Ethan: With the arrival of FF 16 Scott Lang’s campaign to end Doom is itself at an end. Even though Doom was the cause of the crusade, it’s always been more about Scott — this finale is no different. As Scott confronts the mortal enemy of the Fantastic Four and the man who killed his daughter, there’s never going to be a better time to prove who or what the latest incarnation of Ant-Man has become. Unsurprisingly, Matt Fraction and Lee Allred do not disappoint.
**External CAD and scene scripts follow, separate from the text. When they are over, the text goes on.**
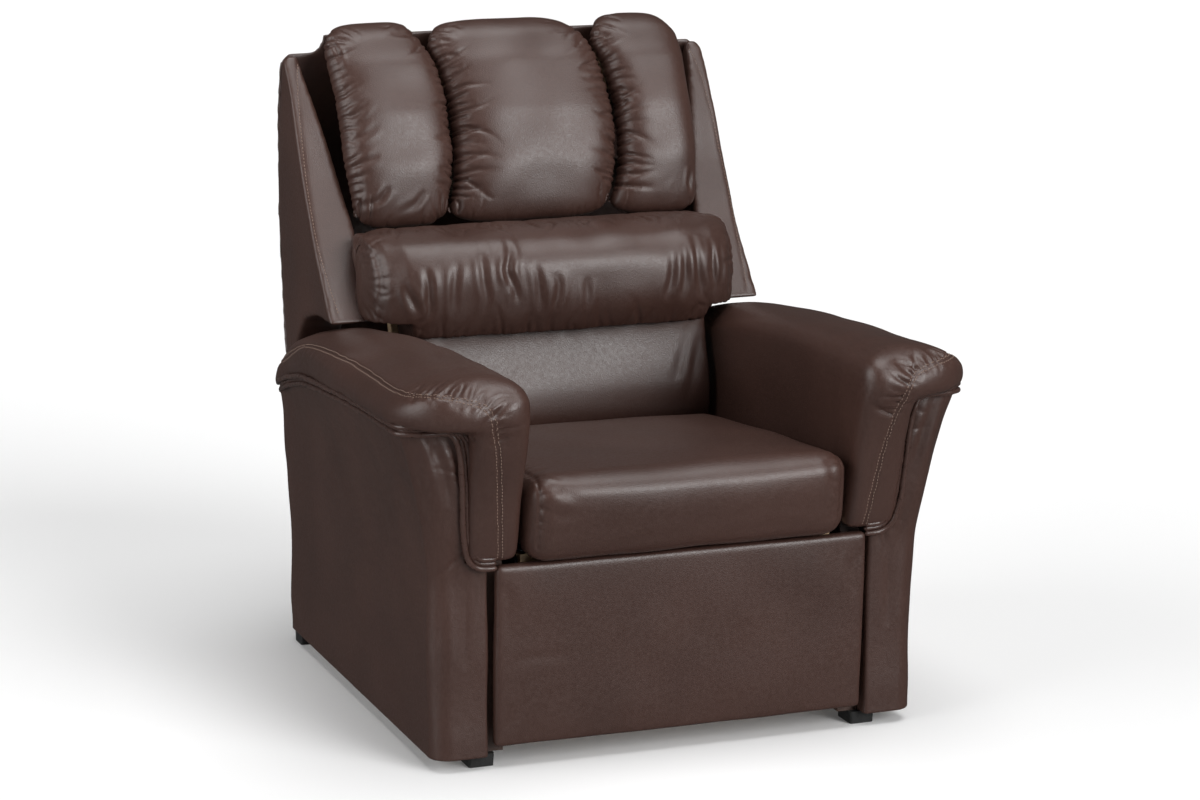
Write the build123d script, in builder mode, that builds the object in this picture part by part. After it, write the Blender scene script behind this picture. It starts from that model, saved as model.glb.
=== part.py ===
from build123d import *
from math import atan2, cos, degrees, radians, sin

# Push-back recliner armchair, in millimetres.
# +Z is up, the chair faces -Y, and the origin is on the floor under the middle of its bounding box.
# "left" is the -X side and "right" is the +X side.

# ---------------------------------------------------------------- driving dimensions
overall_half_width = 470
overall_half_depth = 510
overall_height = 1055
body_half_width = 401
body_bottom = 20
seat_half_width = 260
arm_inner_x = 272
front_panel_half_width = 305
front_panel_height = 289
back_half_width = 380

gap = 1
plate_t = 4
shaft_r = 5
bore_r = 5.05
collar_r = 7
head_r = 8

# Sideways positions of the inner face of each mechanism plate.
base_plate_x = 277
swing_x = 266
seat_plate_x = 256
control_x = 248
extension_x = 240
drive_x = 232

# ---------------------------------------------------------------- linkage layout, (Y, Z)
drive_pivot = (-318, 252)
drive_length = 200
drive_angle = 274.08
extension_length = 150
extension_angle = 115.68
control_stud_offset = 36
parallel_spacing = 70
control_pivot = (-345.1, 287.8)
control_length = 203.35
control_angle = -83.33
control_slack = 2.7

swing_length = 76
swing_lean = 14
swing_top_front = (-190, 258)
swing_top_rear = (110, 258)
back_pivot = (200, 300)
back_lean = 20.3


def polar(start, length, angle):
    """Point at a length and angle from a start point, in the side view."""
    return (start[0] + length * cos(radians(angle)), start[1] + length * sin(radians(angle)))


drive_end = polar(drive_pivot, drive_length, drive_angle)
drive_middle = polar(drive_pivot, drive_length / 2, drive_angle)
parallel_root = polar(drive_end, parallel_spacing, drive_angle - 180)
board_pivot_low = polar(drive_end, extension_length, extension_angle)
board_pivot_high = polar(parallel_root, extension_length, extension_angle)
control_stud = polar(drive_end, control_stud_offset, extension_angle)
control_end = polar(control_pivot, control_length, control_angle)
swing_foot_front = polar(swing_top_front, swing_length, 270 - swing_lean)
swing_foot_rear = polar(swing_top_rear, swing_length, 270 - swing_lean)


# ---------------------------------------------------------------- helpers
def save(part, name):
    """Name a sub-part and write its file."""
    part.label = name
    export_step(part, "parts/" + name + ".step")


def save_pair(part, name):
    """Write a +X sub-part as the right one and its mirror image as the left one."""
    save(part, name + "_right")
    save(mirror(part, about=Plane.YZ), name + "_left")


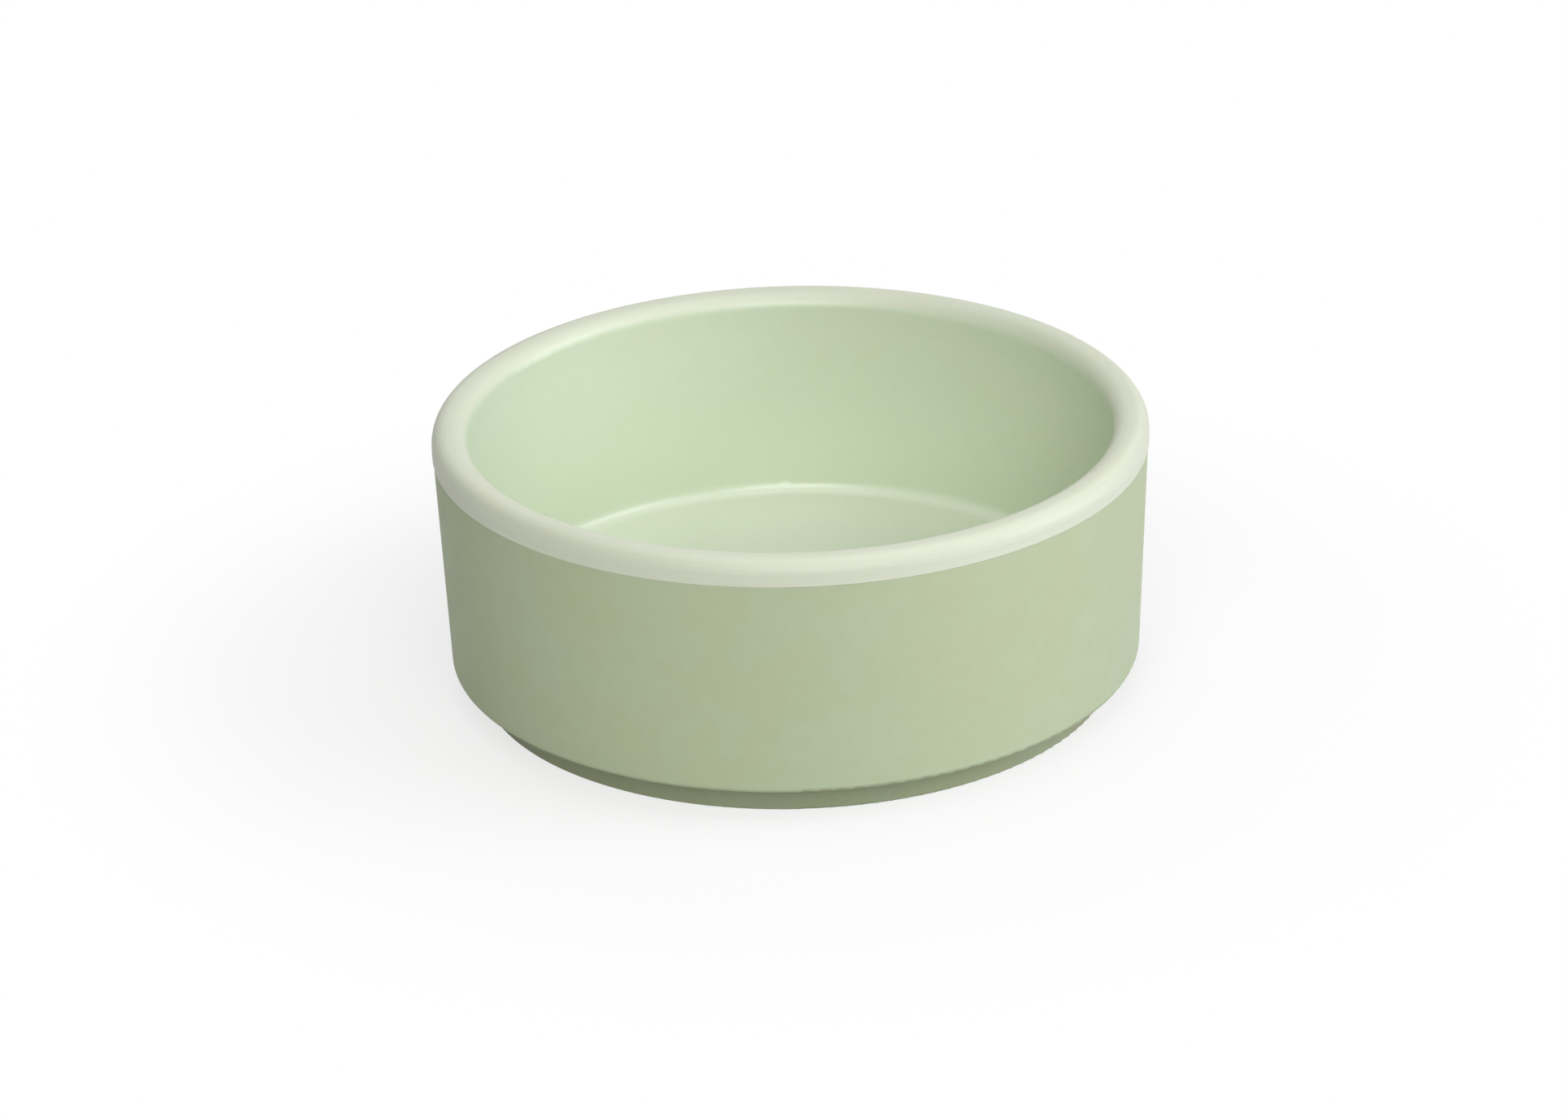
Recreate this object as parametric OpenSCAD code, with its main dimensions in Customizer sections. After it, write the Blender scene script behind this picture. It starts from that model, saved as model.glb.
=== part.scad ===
// Double-wall mixing bowl: an inner bowl with a rounded rim, an outer shell whose
// tongue laps up inside the rim band, and a foot ring that plugs on to a rib under the
// shell. A foot ring also seats in the mouth of another such bowl, so that they stack.
// The origin is the centre of the face that the bowl stands on, with +Z up.
// Every piece is one half-profile in [radius, height], turned about Z.

/* [Overall] */
// Outer diameter over the rim band
rim_d = 140; // [100:1:240]
// Height from the table to the crest of the rim
height = 55; // [40:0.5:110]
// Lean of the walls, narrower at the bottom, in degrees
wall_draft = 2.5; // [1:0.1:5]

/* [Rim] */
// Thickness of the rim across its crest, from the mouth to the band
rim_t = 7; // [6.4:0.1:10]
// Height of the rim band, from its lower edge to the crest
band_h = 5.2; // [4.4:0.1:8]
// Radius of the rim on its outer side
rim_outer_round = 3; // [1.5:0.1:3.6]
// Radius of the rim on its inner side
rim_inner_round = 3.2; // [1.5:0.1:3.8]
// Thickness of the rim between its crest and the shell's tongue
rim_top_t = 2.4; // [1.8:0.1:3]
// Thickness of the skirt that laps down over the shell's tongue
skirt_t = 1.1; // [0.8:0.1:1.4]
// Radius on the lower edge of the rim band
band_edge = 0.2; // [0.1:0.1:0.6]

/* [Inner bowl] */
// Thickness of the inner bowl's wall and floor
liner_t = 2.2; // [1.6:0.1:3]
// Radius between the inner wall and the floor
floor_fillet = 2.7; // [1:0.1:6]

/* [Outer shell] */
// Thickness of the shell's wall and floor
shell_t = 2.2; // [1.8:0.1:3]
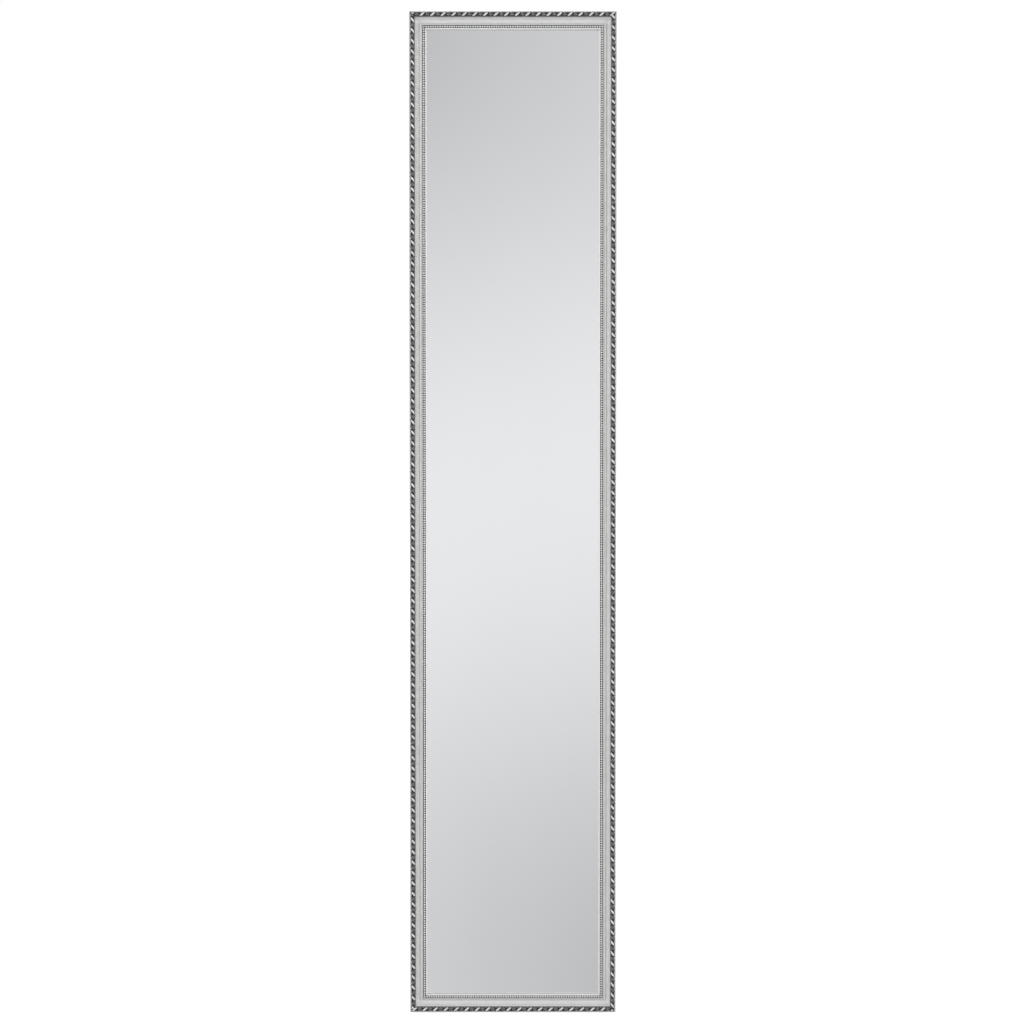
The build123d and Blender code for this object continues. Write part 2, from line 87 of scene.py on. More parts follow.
def make_piece(name, points, faces, material, attributes=None):
    """A mesh object from points of the mirror's own frame, smooth but for its end caps."""
    mesh = bpy.data.meshes.new(name)
    mesh.from_pydata(to_world(points).tolist(), [], [list(face) for face in faces])
    for key, values in (attributes or {}).items():
        layer = mesh.attributes.new(key, "FLOAT", "POINT")
        layer.data.foreach_set("value", np.asarray(values, np.float32))
    shape = bmesh.new()
    shape.from_mesh(mesh)
    bmesh.ops.recalc_face_normals(shape, faces=shape.faces)
    shape.to_mesh(mesh)
    shape.free()
    mesh.polygons.foreach_set("use_smooth", [len(polygon.vertices) <= 4 for polygon in mesh.polygons])
    mesh.materials.append(material)
    piece = bpy.data.objects.new(name, mesh)
    bpy.context.scene.collection.objects.link(piece)
    return piece


# Node graphs


class Graph:
    """Short ways to add and join shader nodes. A number or colour is set on a socket and a socket is linked to it."""

    def __init__(self, tree):
        self.tree = tree
        tree.nodes.clear()

    def put(self, socket, value):
        if isinstance(value, bpy.types.NodeSocket):
            self.tree.links.new(value, socket)
        else:
            socket.default_value = value

    def node(self, kind, inputs=None, **settings):
        made = self.tree.nodes.new(kind)
        for key, value in settings.items():
            setattr(made, key, value)
        for key, value in (inputs or {}).items():
            self.put(made.inputs[key], value)
        return made

    def math(self, operation, *values, clamp=False):
        made = self.node("ShaderNodeMath", operation=operation, use_clamp=clamp)
        for socket, value in zip(made.inputs, values):
            self.put(socket, value)
        return made.outputs[0]

    def dot(self, vector, axis):
        made = self.node("ShaderNodeVectorMath", operation="DOT_PRODUCT")
        self.put(made.inputs[0], vector)
        self.put(made.inputs[1], axis)
        return made.outputs["Value"]

    def span(self, value, low, high, to_low=0.0, to_high=1.0, kind="SMOOTHSTEP"):
        made = self.node("ShaderNodeMapRange", interpolation_type=kind)
        limits = {"From Min": low, "From Max": high, "To Min": to_low, "To Max": to_high}
        for key, number in {"Value": value, **limits}.items():
            self.put(made.inputs[key], number)
        return made.outputs["Result"]

    def mix(self, share, first, second):
        made = self.node("ShaderNodeMix", data_type="RGBA")
        self.put(made.inputs["Factor"], share)
        self.put(made.inputs["A"], first)
        self.put(made.inputs["B"], second)
        return made.outputs["Result"]

    def noise(self, vector, scale, detail=3.0, roughness=0.5, distortion=0.0):
        inputs = {"Vector": vector, "Scale": scale, "Detail": detail, "Roughness": roughness, "Distortion": distortion}
        return self.node("ShaderNodeTexNoise", inputs).outputs["Fac"]

    def place(self, scale=(1, 1, 1), rotation=(0, 0, 0)):
        """The piece's own coordinates, turned and then stretched."""
        coordinates = self.node("ShaderNodeTexCoord").outputs["Object"]
        inputs = {"Vector": coordinates, "Rotation": rotation}
        turned = self.node("ShaderNodeVectorRotate", inputs, rotation_type="EULER_XYZ")
        stretched = self.node("ShaderNodeVectorMath", operation="MULTIPLY")
        self.put(stretched.inputs[0], turned.outputs[0])
        self.put(stretched.inputs[1], scale)
        return stretched.outputs[0]

    def attribute(self, name):
        return self.node("ShaderNodeAttribute", attribute_name=name).outputs["Fac"]

    def bump(self, height, distance, strength=1.0):
        return self.node("ShaderNodeBump", {"Height": height, "Distance": distance, "Strength": strength}).outputs[0]

    def principled(self, **inputs):
        shader = self.node("ShaderNodeBsdfPrincipled", {key.replace("_", " "): value for key, value in inputs.items()})
        end = self.node("ShaderNodeOutputMaterial")
        self.tree.links.new(shader.outputs[0], end.inputs["Surface"])


def material(name):
    made = bpy.data.materials.new(name)
    made.use_nodes = True
    return made, Graph(made.node_tree)


# Materials

# Near-black colour of the patina in the hollows and of the painted shade laid with it
SHADE_AND_PATINA_DARK = (0.014, 0.013, 0.012, 1)


def silver_leaf(name, light, dark, smooth_finish, grain):
    """Silvered gesso: burnished on the high places, rubbed back in mottled patches, and darkened by a per-point mask
    that holds patina in the hollows together with painted shade.
    """
    made, g = material(name)
    spot = g.place()
    mottle = g.noise(spot, 90.0, 4.0, 0.6)
    speck = g.noise(spot, grain, 3.0, 0.6)
    tone = g.span(mottle, 0.35, 0.68)
    silver = g.mix(tone, (*dark, 1), (*light, 1))
    # Painted shade and patina: the mesh's per-point mask, broken up by fine specks, mixes the silver toward near-black
    shade_and_patina_mask = g.attribute("shade_and_patina")
    shade_and_patina_share = g.math("MULTIPLY", shade_and_patina_mask, g.span(speck, 0.2, 0.62, 0.96, 1.0))
    colour = g.mix(shade_and_patina_share, silver, SHADE_AND_PATINA_DARK)
    gloss = g.span(speck, 0.3, 0.7, smooth_finish - 0.04, smooth_finish + 0.06)
    rough = g.math("ADD", gloss, g.math("MULTIPLY", shade_and_patina_share, 0.42), clamp=True)
    metal = g.span(shade_and_patina_share, 0.0, 1.0, 0.62, 0.05)
    g.principled(Base_Color=colour, Metallic=metal, Roughness=rough, Normal=g.bump(speck, 0.00005, 0.5))
    return made


def mirror_silver():
    """Silvered glass, with the faint haze that wiping leaves."""
    made, g = material("silvered_glass")
    haze = g.noise(g.place((1.0, 1.0, 0.35)), 7.0, 3.0, 0.55)
    colour = g.mix(g.span(haze, 0.3, 0.7), (0.960, 0.966, 0.972, 1), (0.972, 0.977, 0.982, 1))
    g.principled(Base_Color=colour, Metallic=1.0, Roughness=g.span(haze, 0.25, 0.75, 0.0, 0.006))
    return made


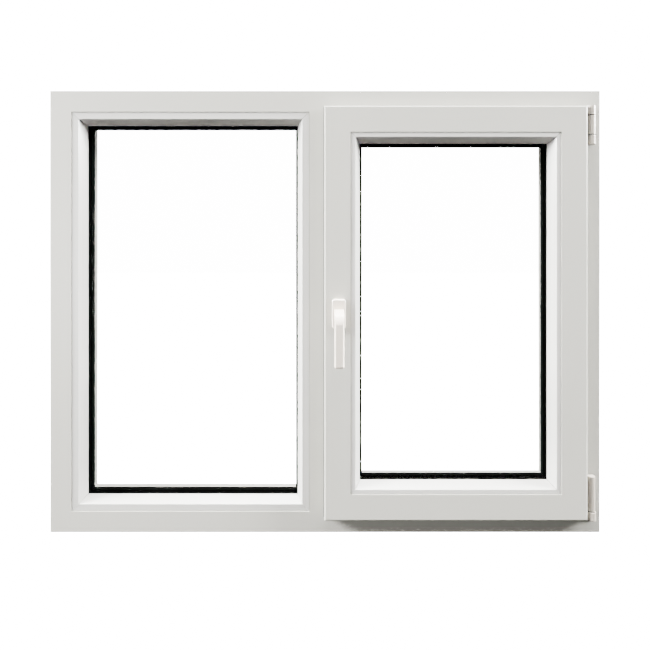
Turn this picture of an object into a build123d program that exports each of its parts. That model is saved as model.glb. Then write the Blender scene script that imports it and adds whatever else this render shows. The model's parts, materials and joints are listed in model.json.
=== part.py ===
from build123d import *
import math
import os

# A two-light window in white plastic profile: a fixed light on the left, a tilt-and-turn sash on
# the right. X runs to the right as seen from the room, Y from the room to the outside, Z up. The
# origin is the middle of the frame's bottom face. Millimetres.

# ---- frame
FRAME_W = 1245.0
FRAME_H = 1000.0
FRAME_FACE = 47.0          # outer edge to the rebate floor
FRAME_Y0 = -35.0           # room face
FRAME_Y1 = 35.0            # outside face
LIP = 27.0                 # height of the outside lip above the rebate floor
LIP_Y = 15.0               # room side of the outside lip
FIXED_W = 540.0            # rebate opening of the fixed light
MULLION_W = 42.0           # face of the mullion between its two rebates
FIX_Z_LOW = 150.0          # fixing holes through the jambs
FIX_Z_HIGH = 850.0
DRAIN_X = (-450.0, -160.0, 150.0, 440.0)

# ---- sash
OVERLAP = 8.0              # sash flange over the frame face
AIR = 12.0                 # hardware gap between sash and frame rebates
SASH_FACE = 58.4           # outer edge to the glazing rebate floor
SASH_LIP = 21.6
SASH_Y0 = -57.0
SASH_Y1 = 11.0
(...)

The FF have disabled or destroyed all of Doctor Doom’s tools and tricks, and in turn, Doom has incapacitated all three of the Fantastic Four stand-ins except for Scott. Doom scoffs at Scott’s offer of mano-a-mano fisticuffsand unleashes an energy blast. Scott is unscathed, and in an unprecedented display of power proceeds use his bare hands to rip Doom’s metal armor right off of his body and smash Doom’s cosmic energy siphon. Their fight is interrupted by the appearance of the Living Tribunal, who condemns Doom for harming the Watcher Uatu. The Living Tribunal departs, leaving Doom alone again with Scott. Scott picks up where he left off, physically beating Doctor Doom in to submission, but leaving him alive. As Scott turns to go, Ravonna and Lockjaw teleport in with Franklin and Valeria Richards at the same moment that Doom fires a desperate blast at Scott’s back. Val is in the path of the blast, and appears to die after taking its full force; in fact, Franklin shielded his sister and Ravonna played some mind games to make Doom believe he had killed Val, leaving the dictator shattered with grief.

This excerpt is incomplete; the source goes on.